There’s no magic to the ciriculum. Accounting and finance at Harvard are the same accounting and finance that you will learn in any relatively prestigeous school. It’s not like they teach you the “special” stuff only Harvard students learn.

There is, however a large diference in the caliber of student between the top schools (like Harvard) and the bottom schools (like Jerkwater Community College).

Yes. Not as much at the undergrad level. Top students at the top 50 or so universities all have more or less the same chances. At the graduate level, prestige becomes even more important. Many of the top consulting firms (like McKinsey) and investment banks (like Solomon Brothers) won’t consider you for associate programs unless you have a MBA from a top school or are able to distinguish yourself in other ways.

The prestige lasts forever, however if you are wondering how much work experience is required before Goldman Sachs will consider you to be at the same level as a HBS graduate, I would guess that it would never happen. The reason is that while Johnny Avererageschool is working some regular job, Lance Wharton is in an I-Bank or strat firm associate or in a Fortune 500 management trainee program. Five years down the road, Mr Averageschool is still in the same job getting 2-4% raises while Mr Wharton is positioned as a manager or director. So while Cardinal’s article has a point:

it fails to take into acount that your first job then builds on your second job and so on.
These are extreme examples and obviously smart people can excel in life regardless of what school they attended. The point is that success builds on more success.

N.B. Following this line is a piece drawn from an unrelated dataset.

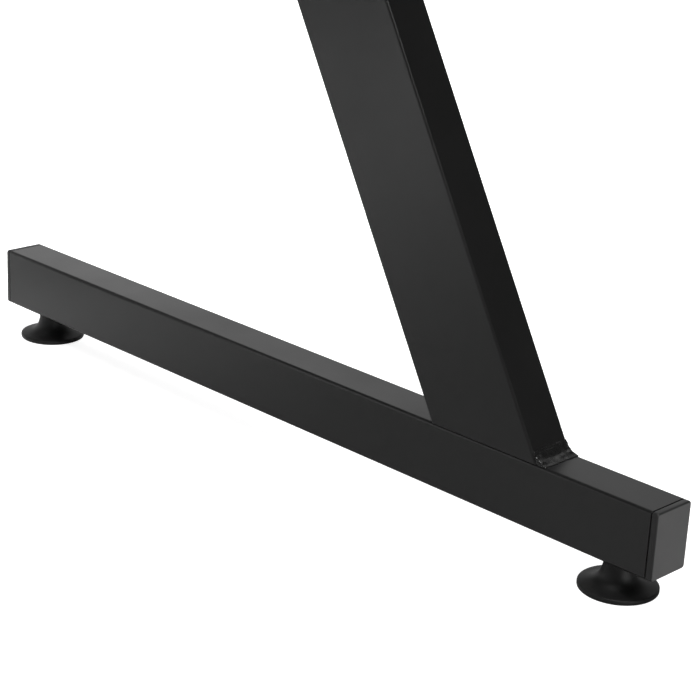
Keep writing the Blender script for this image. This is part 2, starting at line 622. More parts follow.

Sorry I’m not replying to individual posts. I am reading all this, and it’s very informative; thank you all for applying. I do want to directly address this:

Yeah, that kinda grates on me. When I was in 11th grade and we were all stressing about applying to colleges, my English teacher gave us a lot of useful advice, and one thing really stood out (I may have mentioned this in one of the Hornstein threads). She told us of a student years earlier who applied to Harvard and didn’t get in, despite having a lock on being valedictorian. She did become valedictorian, but according to Mrs. F., “Harvard could fill an entire freshman class with valedictorians, and still have people left over. They’re looking for someone super-special, with a lot to offer that can’t be measured by grades.” Which this person apparently didn’t have.

So when I encounter a fictional character who supposedly went to Harvard, or read/watch something that’s set at Harvard, I measure the character against what I know of Harvard’s standards, and usually conclude, “No…that does not compute.”

And I have another question: When applying to top-tier schools, how much does it matter where you went to high school? My HS was public, Midwestern, and, IMHO, pretty mediocre, but we did have some students who went on to places like Cal Tech, Notre Dame, Rice, and Columbia. (Although it was generally, University of Illinois if you were a good student, Northwestern if you were above average.) Rightly or wrongly, I thought that another strike against the Harvard applicant was simply that being val. at our school was like being Employee of the Month at McDonald’s: relatively speaking, so what?

I agree that the Ivy schools, including Hahvahd, are very overrated. I mean, if a moron like George W. can get into an Ivy school, how academically good can they really be?

The best public universities, including the University of Michigan, University of California-Berkeley, and the University of Wisconsin-Madison are every bit as good as the Ivies.

True, but with Prescott Bush as grandfather and the first President Bush as father, W. could have been an inarticulate drunk and still have been accepted into Yale. Oh, wait… :wink:

**

I definitely don’t dispute that, but the fact remains that if your ultimate goal is to work at an elite law firm or a prestigious nonprofit, you’re more likely to get your foot in the door with a degree from Harvard Law rather than one from Michigan.